Before a certain bridge I cross each night —
my eyes are bent downward so as to miss
who does or doesn’t come to that window —
I study a cottage’s garden plot.
I have never known who lives here,
but have grown to know that militant line
of soldier irises in purple plumes,
their wind-rumpled hoods on defiant spear-ends,
the constant bulbs as certain as sunrise.

By day the flowers welcomed visitors —
hived bees and humming, brazen dragonflies,
by day they shamed the variable sky.
(By day I see that, in your nearby loft, 
your
windows darken,
concealing your presence or your absence.
Only your door mouth, opening and closing,
admitting and ejecting visitors,
confirms to me that you are tenant still.
Your lovers’ faces smite me with smiling;
in their dejection I recall my pain.)

On moonless nights I man the silent bridge,
brood on the madness of water lilies
that choke up the swelling, algae’d outlet.
I peer over the dam-edge precipice
at the shallow, tamed creek bed far below.

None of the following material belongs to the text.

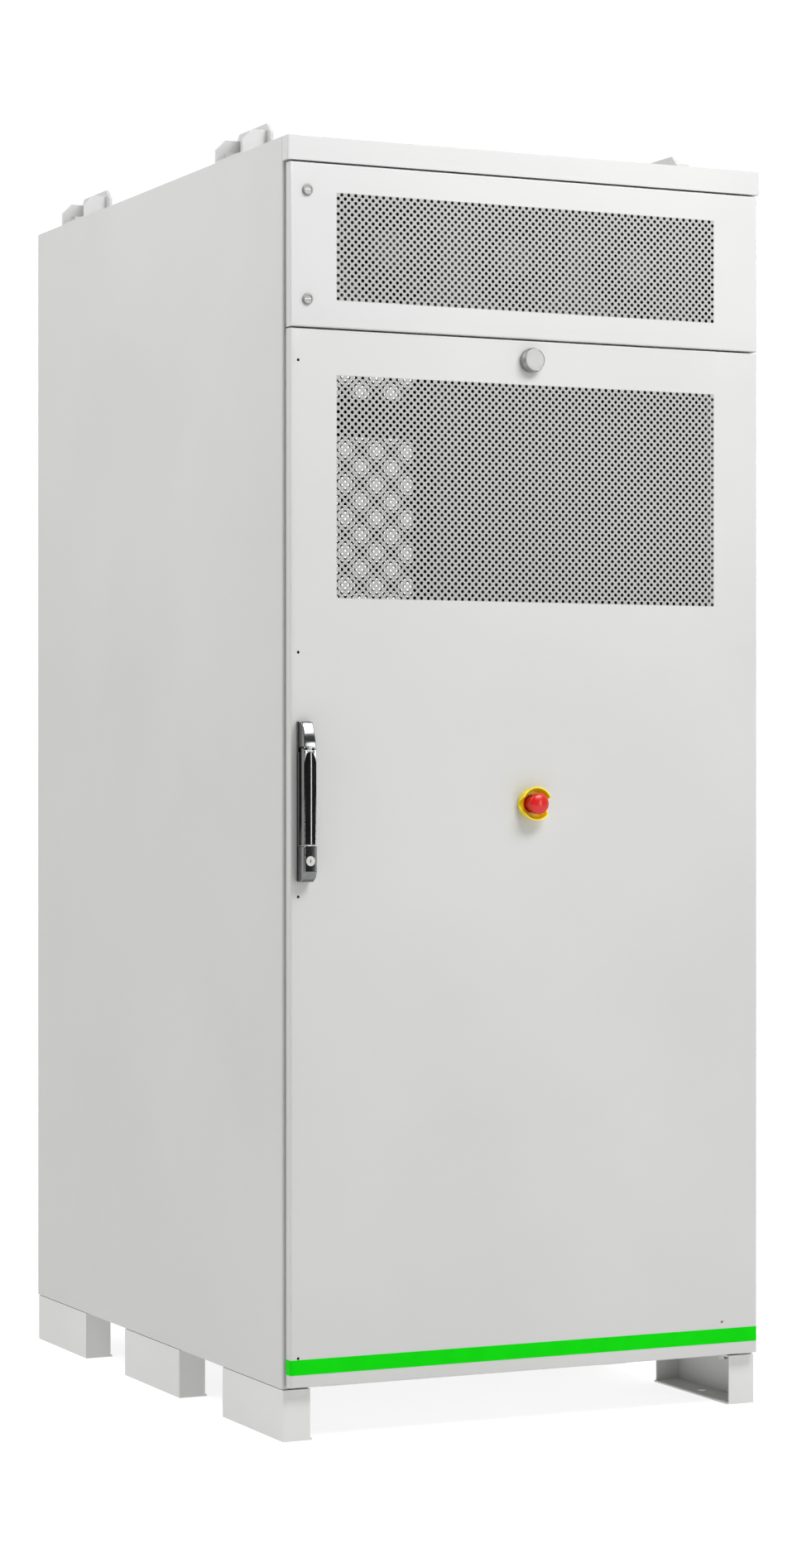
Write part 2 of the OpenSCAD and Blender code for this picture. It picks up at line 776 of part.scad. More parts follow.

Beneath the lit and curtained windows
of your unsuspecting neighbor,
the irises stand guard like sentinels,
dark eyes awatch beneath those still petals,
the hidden golden stamens scolding me,
the patient bulbs oblivious to love,
serene as Buddhas, requiring nothing.

Within your casements,
above the dim-dark bookstore,
a galaxy stirs,
a sphere of light in a candle centered,
then other spheres, then moving silhouettes.
One is your cameo, then you are lit.
Moving to music now, your arms might close
around another’s neck. Your visitor
eclipses you, his night enfolding you,
your ivory breast his evening star,
his your heartbeat till morning’s dim crescent.
(O double Venus, which of you is true?)

Lights out, all but the streetlamps,
I turn back to my sleeping irises,
black blooms in owl-watch, consoling friars.
All day you give me eyes-alms blossoming;
all night you silently companion me,
never mocking this madness of loving,
dying of perfect beauty, and alone.

Note: The One for and about whom this poem was written is dead now. The summer nights depicted here live on.